Performance Validation Strategy

Before selecting a platform, run proofs of concept that include:

  1. Mixed workload tests (not only single benchmark types).
  2. Failure-injection tests (node loss, link failure, storage degradation).
  3. Upgrade rehearsal under representative load.
  4. Recovery-time validation against real RTO/RPO targets.
  5. Observability completeness review (metrics, logs, traces, alerts).

A platform that performs well in normal conditions but degrades unpredictably during failure and maintenance is not production-ready for enterprise standards.

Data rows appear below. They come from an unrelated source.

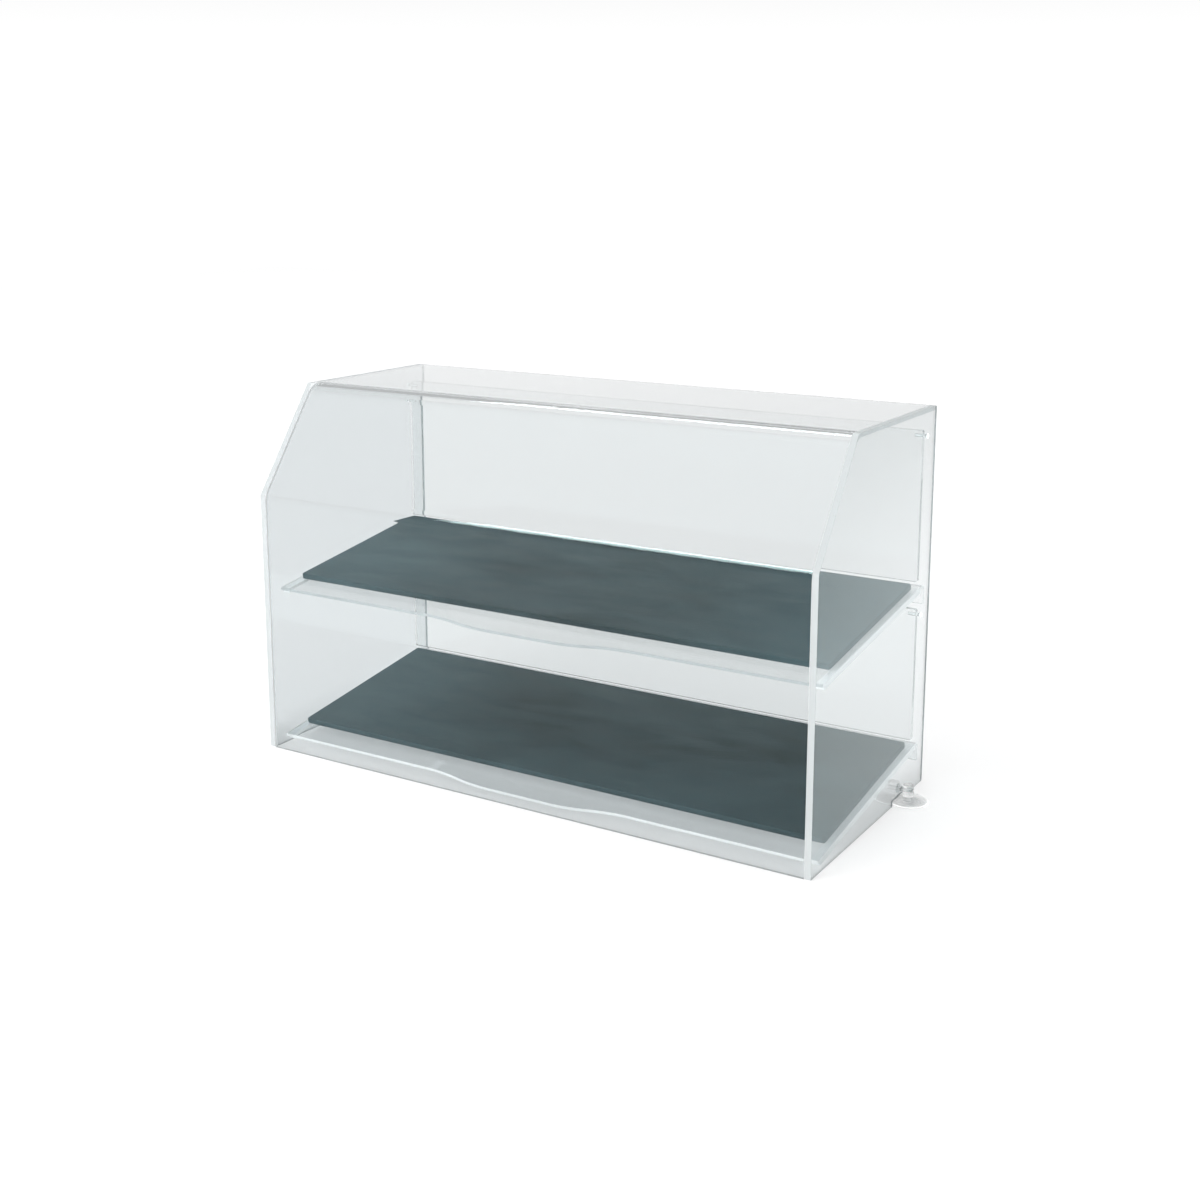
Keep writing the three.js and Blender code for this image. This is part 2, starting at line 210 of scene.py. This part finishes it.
def painted_shade_grade(tree, place, colour, low, high):
    """A standing sheet's colour with painted shade, of which the shares low and high are left at the foot
    and at the top.
    """
    height = add(tree, "ShaderNodeSeparateXYZ", {"Vector": place}).outputs["Z"]
    foot = add(tree, "ShaderNodeMapRange", {
        "Value": height, "From Min": 0, "From Max": FOOT_ZONE, "To Min": low, "To Max": 1},
        interpolation_type="SMOOTHSTEP")
    head = add(tree, "ShaderNodeMapRange", {
        "Value": height, "From Min": HEAD_ZONE, "From Max": CASE_HEIGHT * MM, "To Min": 1, "To Max": high})
    left = add(tree, "ShaderNodeMath", {0: foot.outputs["Result"], 1: head.outputs["Result"]},
               operation="MULTIPLY")
    scaled = add(tree, "ShaderNodeVectorMath", {0: colour[:3], "Scale": left.outputs["Value"]},
                 operation="SCALE")
    return scaled.outputs["Vector"]


def clear_plastic(name, code, roughness=0.0, haze=0.012, ripple=0.00002, low=1, high=1,
                  shine=(0.42, 0.55, 0.56, 1)):
    """A clear plastic: a polished face with a faint haze and a slow ripple; lamps shine through it.

    Haze is the most roughness that is added in patches, and ripple the height of the waves in metres. Low
    and high, below 1, paint shade onto the colour at the foot and the top.
    """
    material, tree, place = new_finish(name)
    colour = ink(code)
    tint = painted_shade_grade(tree, place, colour, low, high) if low < 1 or high < 1 else colour
    patches = add(tree, "ShaderNodeTexNoise", {
        "Vector": place, "Scale": 1 / HAZE_PATCH, "Detail": 3, "Roughness": 0.55})
    gloss = add(tree, "ShaderNodeMapRange", {
        "Value": patches.outputs["Fac"], "From Min": 0.35, "From Max": 0.75,
        "To Min": roughness, "To Max": roughness + haze})
    swell = add(tree, "ShaderNodeTexNoise", {
        "Vector": place, "Scale": 1 / SWELL_LENGTH, "Detail": 1, "Roughness": 0.4})
    bump = add(tree, "ShaderNodeBump", {"Height": swell.outputs["Fac"], "Strength": 1, "Distance": ripple})
    solid = add(tree, "ShaderNodeBsdfPrincipled", {
        "Base Color": tint, "Roughness": gloss.outputs["Result"], "IOR": ACRYLIC_IOR,
        "Specular Tint": shine, "Transmission Weight": 1, "Normal": bump.outputs["Normal"]})
    through = add(tree, "ShaderNodeBsdfTransparent", {"Color": colour})
    path = add(tree, "ShaderNodeLightPath")
    both = add(tree, "ShaderNodeMixShader", {
        0: path.outputs["Is Shadow Ray"], 1: solid.outputs["BSDF"], 2: through.outputs["BSDF"]})
    add(tree, "ShaderNodeOutputMaterial", {"Surface": both.outputs["Shader"]})
    return material


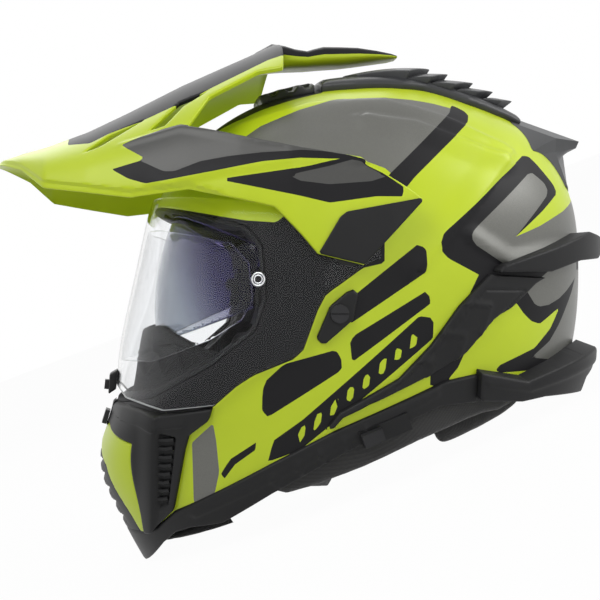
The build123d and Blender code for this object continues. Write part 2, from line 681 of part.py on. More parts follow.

Governance and Compliance Evaluation

For regulated industries, include these comparison checks:

  • Role and policy granularity (RBAC/ABAC)
  • Immutable audit trail coverage
  • Tenant/workload isolation controls
  • Encryption-at-rest and key management integration
  • Evidence export capabilities for audits

Feature parity alone is insufficient if evidence generation for audits is incomplete.

How to use this guide

  1. Define decision criteria and weights with stakeholders across infra, security, finance, and application owners.
  2. Score short-listed platforms using the weighted model above.
  3. Run a production-like pilot that includes failure and upgrade testing.
  4. Model 3-year and 5-year TCO with explicit labor and migration terms.
  5. Commit to a phased roadmap (pilot -> wave migration -> optimize) with rollback controls.